What you are asked to do ▸ Word for word, restate every line of the listing that follows.

-- Begin Data --

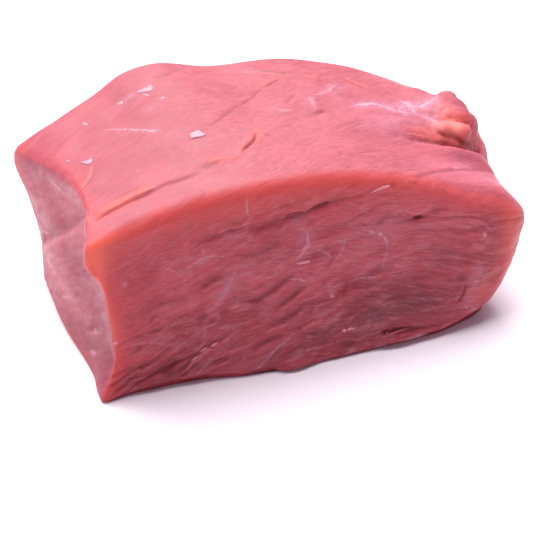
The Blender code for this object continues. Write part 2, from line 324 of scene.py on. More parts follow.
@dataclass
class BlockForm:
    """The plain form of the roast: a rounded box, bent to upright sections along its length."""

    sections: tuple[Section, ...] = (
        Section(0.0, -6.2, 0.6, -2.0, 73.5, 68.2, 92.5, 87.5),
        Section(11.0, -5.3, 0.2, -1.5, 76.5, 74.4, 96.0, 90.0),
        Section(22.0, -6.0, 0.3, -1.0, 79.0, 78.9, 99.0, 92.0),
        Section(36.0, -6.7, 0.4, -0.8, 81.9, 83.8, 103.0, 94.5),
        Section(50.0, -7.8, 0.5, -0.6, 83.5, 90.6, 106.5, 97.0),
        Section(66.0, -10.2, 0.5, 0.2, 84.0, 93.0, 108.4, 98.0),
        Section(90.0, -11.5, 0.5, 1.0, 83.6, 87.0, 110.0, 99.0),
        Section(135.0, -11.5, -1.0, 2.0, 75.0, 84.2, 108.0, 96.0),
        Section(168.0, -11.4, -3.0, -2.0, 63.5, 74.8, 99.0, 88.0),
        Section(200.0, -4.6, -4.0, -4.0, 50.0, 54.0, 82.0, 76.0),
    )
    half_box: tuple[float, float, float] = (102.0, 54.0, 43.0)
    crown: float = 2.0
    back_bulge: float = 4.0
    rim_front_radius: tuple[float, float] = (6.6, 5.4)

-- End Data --

Answer to this problem ▸
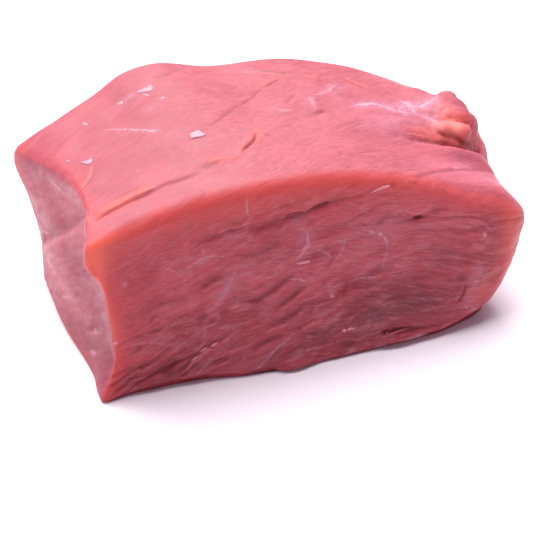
The Blender code for this object continues. Write part 2, from line 324 of scene.py on. More parts follow.
@dataclass
class BlockForm:
    """The plain form of the roast: a rounded box, bent to upright sections along its length."""

    sections: tuple[Section, ...] = (
        Section(0.0, -6.2, 0.6, -2.0, 73.5, 68.2, 92.5, 87.5),
        Section(11.0, -5.3, 0.2, -1.5, 76.5, 74.4, 96.0, 90.0),
        Section(22.0, -6.0, 0.3, -1.0, 79.0, 78.9, 99.0, 92.0),
        Section(36.0, -6.7, 0.4, -0.8, 81.9, 83.8, 103.0, 94.5),
        Section(50.0, -7.8, 0.5, -0.6, 83.5, 90.6, 106.5, 97.0),
        Section(66.0, -10.2, 0.5, 0.2, 84.0, 93.0, 108.4, 98.0),
        Section(90.0, -11.5, 0.5, 1.0, 83.6, 87.0, 110.0, 99.0),
        Section(135.0, -11.5, -1.0, 2.0, 75.0, 84.2, 108.0, 96.0),
        Section(168.0, -11.4, -3.0, -2.0, 63.5, 74.8, 99.0, 88.0),
        Section(200.0, -4.6, -4.0, -4.0, 50.0, 54.0, 82.0, 76.0),
    )
    half_box: tuple[float, float, float] = (102.0, 54.0, 43.0)
    crown: float = 2.0
    back_bulge: float = 4.0
    rim_front_radius: tuple[float, float] = (6.6, 5.4)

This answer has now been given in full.